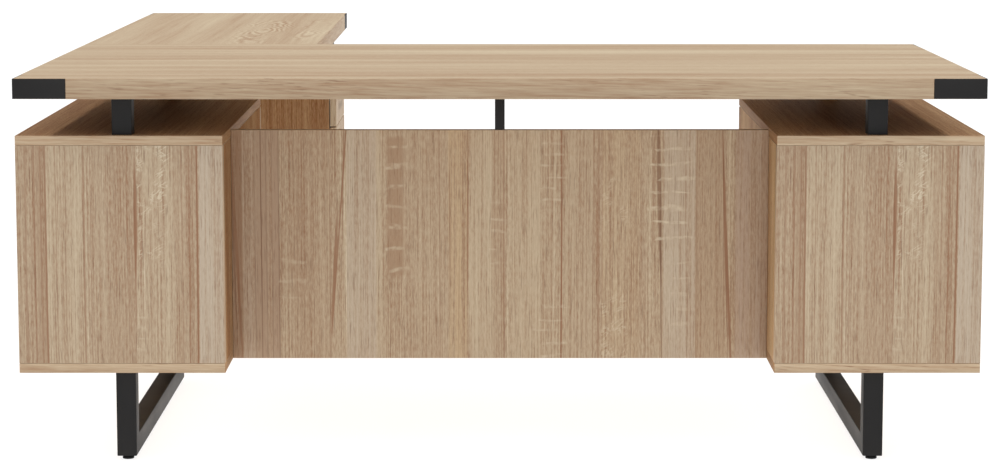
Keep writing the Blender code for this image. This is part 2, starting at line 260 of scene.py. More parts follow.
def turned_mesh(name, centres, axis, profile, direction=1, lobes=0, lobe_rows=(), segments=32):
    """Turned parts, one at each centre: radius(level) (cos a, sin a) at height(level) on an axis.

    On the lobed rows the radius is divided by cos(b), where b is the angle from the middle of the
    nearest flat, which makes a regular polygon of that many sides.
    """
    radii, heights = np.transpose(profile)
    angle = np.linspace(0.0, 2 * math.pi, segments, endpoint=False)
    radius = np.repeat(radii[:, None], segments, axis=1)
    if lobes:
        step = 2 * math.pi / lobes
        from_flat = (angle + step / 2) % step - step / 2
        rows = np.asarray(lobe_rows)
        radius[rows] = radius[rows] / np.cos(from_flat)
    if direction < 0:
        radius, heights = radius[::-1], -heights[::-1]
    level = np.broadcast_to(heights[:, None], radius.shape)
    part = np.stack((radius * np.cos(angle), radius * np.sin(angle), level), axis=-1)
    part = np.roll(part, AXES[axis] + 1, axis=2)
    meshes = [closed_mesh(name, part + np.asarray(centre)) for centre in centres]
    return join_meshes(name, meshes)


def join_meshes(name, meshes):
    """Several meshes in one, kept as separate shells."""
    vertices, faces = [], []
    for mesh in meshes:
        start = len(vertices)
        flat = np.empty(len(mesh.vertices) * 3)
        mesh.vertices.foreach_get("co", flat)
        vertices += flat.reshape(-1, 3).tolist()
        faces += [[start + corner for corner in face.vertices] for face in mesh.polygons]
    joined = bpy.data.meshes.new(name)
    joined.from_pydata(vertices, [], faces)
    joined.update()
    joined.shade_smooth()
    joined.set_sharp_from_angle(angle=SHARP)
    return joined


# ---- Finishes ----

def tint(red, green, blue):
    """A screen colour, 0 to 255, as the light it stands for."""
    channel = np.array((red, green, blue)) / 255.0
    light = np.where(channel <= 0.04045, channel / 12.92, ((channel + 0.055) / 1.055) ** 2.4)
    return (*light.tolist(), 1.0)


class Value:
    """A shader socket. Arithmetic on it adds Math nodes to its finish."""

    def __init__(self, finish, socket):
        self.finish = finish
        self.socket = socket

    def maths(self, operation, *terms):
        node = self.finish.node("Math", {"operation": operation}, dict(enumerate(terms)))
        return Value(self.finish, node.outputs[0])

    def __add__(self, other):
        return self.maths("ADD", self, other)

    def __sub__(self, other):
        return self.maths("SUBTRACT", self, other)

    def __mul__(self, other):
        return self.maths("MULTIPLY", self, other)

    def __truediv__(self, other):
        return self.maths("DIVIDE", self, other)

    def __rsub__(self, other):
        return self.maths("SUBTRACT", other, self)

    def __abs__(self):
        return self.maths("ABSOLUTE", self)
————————
- Requirements -
Select and copy every line of the listing with the word "parts".

- Exercise output -
Keep writing the Blender code for this image. This is part 2, starting at line 260 of scene.py. More parts follow.
    """Turned parts, one at each centre: radius(level) (cos a, sin a) at height(level) on an axis.